Para manter a saúde financeira e acelerar o desenvolvimento, o desafio para o próximo governo é conter os gastos e redirecionar recursos para investimentos em infraestrutura. Especialistas afirmam que os gastos públicos até podem promover justiça social e elevar o PIB no curto prazo. Mas, com o tempo, produzem o efeito contrário: desaceleram a economia, agravam a pobreza e, em casos extremos, levam a crises sérias. Isso ocorre porque salários e aposentadorias tendem a crescer com o tempo e engessar o caixa. "Não conheço um país do mundo que cresceu gastando mais e se endividando", diz Vale, da MB. Segundo projeções da consultoria Tendências, se o modelo baseado em ampliar despesas for mantido, o crescimento do PIB será travado entre 4% e 4,5%. Rever gastos e priorizar investimentos estruturais traria benefícios duradouros. "Com um ajuste que contenha os gastos e viabilize investimentos, o Estado passará de limitador a indutor do crescimento e o PIB poderia avançar 6% ao ano", diz Salto.

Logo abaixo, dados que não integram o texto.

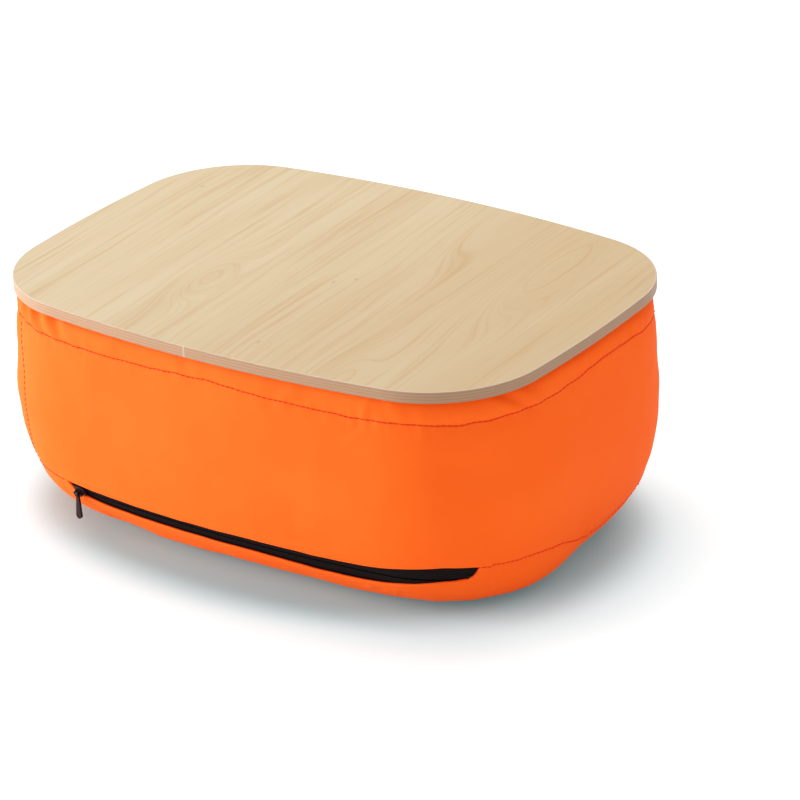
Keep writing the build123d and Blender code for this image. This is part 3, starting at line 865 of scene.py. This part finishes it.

Ninguém tem ilusão de que a tarefa seja fácil. Limitar gastos não significa apenas estancar contratações e rever os empréstimos do BNDES. Significa deixar de conceder reajustes do salário mínimo acima da inflação. Também implica restringir o crescimento de programas sociais consagrados entre os mais pobres. "Os índices de popularidade do governo atual estão associados a benefícios sociais, e é difícil mexer neles", diz Samuel Pessoa, professor da Fundação Getulio Vargas do Rio de Janeiro. "Nós, técnicos, apresentamos os números, mas a decisão sobre como e quanto crescer é política." Resta torcer para que o próximo ocupante do Planalto tenha coragem e visão de futuro.